Também grave é o facto de mais de 98 milhões de raparigas não chegarem sequer a ter acesso ao ensino secundário, sendo forçadas a desistir de estudar após adquirirem os conhecimentos básicos relacionados com a leitura e o cálculo. E os apoios ao estudo são, nos países em desenvolvimento, tão escassos que mesmo daquelas que chegam a frequentar o 10º, 11º ou 12º anos, muitas são as que acabam sem aproveitamento. Impressionante é também que, em pleno século XXI, estes números não passem de meras suposições, já que existem milhares e milhares de cidadãos (e não apenas mulheres) que nunca foram registados e que simplesmente “não existem”.

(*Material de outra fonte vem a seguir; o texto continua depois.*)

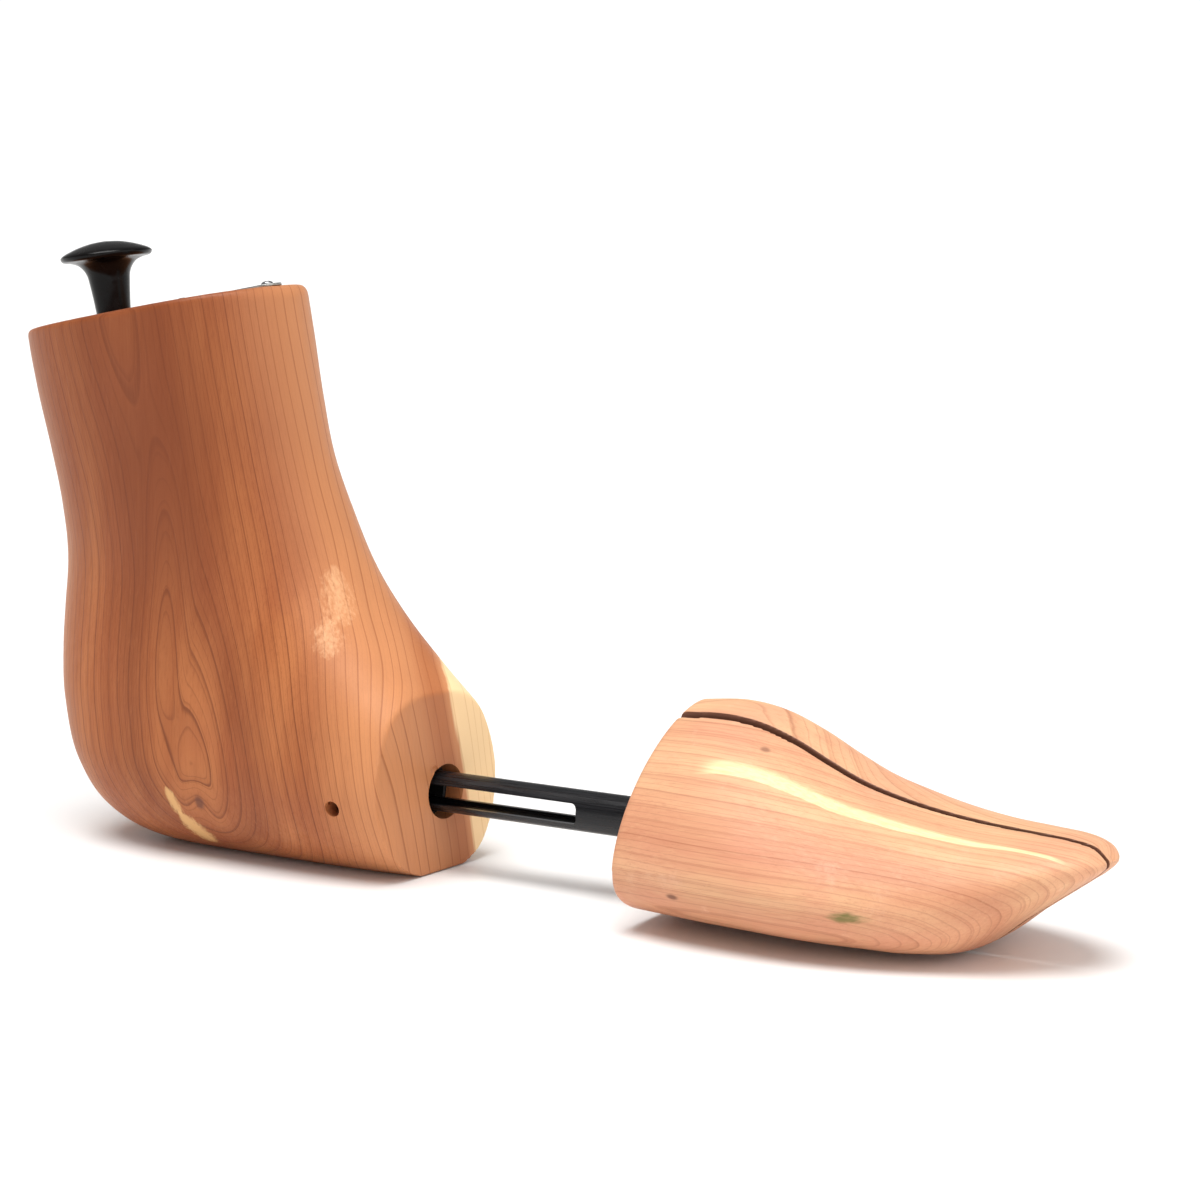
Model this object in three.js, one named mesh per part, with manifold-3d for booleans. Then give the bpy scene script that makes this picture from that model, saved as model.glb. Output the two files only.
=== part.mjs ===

Inverter esta elevada taxa de abandono (ou de “não frequência”) escolar ajuda fortemente a diminuir o elevado número de casamentos na infância, dando às mulheres as competências para que estas continuem a lutar por uma sociedade desenvolvida e sustentável, onde o acesso a bens e serviços é igual para ambos os géneros. Não podemos esquecer que, de acordo com o Fundo Malala e como é do conhecimento geral, a desigualdade de género é uma realidade presente nas nações desenvolvidas, mas a mesma assume uma expressão muito maior nos países em desenvolvimento. Nas próprias escolas, logo desde a infância, as raparigas têm um tratamento muito diferente daquele que é dado aos rapazes, sendo muitas delas desencorajadas de assumir funções de liderança.
Apoiando os projectos levados a cabo por variadas organizações locais, a rede Gulmakai tenciona precisamente inverter esta tendência de discriminação feminina na educação. Através do apoio financeiro, esta iniciativa procura estimular os jovens activistas que lutam, corajosamente e muitas vezes com poucos recursos, para levar o ensino mais longe e ajudar o maior número possível de raparigas que, todos os dias e pelos mais variados motivos, são forçadas ou estimuladas a abandonar os estudos, desistindo assim do seu próprio futuro. Através desta iniciativa, Malala Yousafzai, em conjunto com a sua equipa, espera poder apoiar e acelerar a promoção da educação secundária, principalmente entre as raparigas, a nível mundial.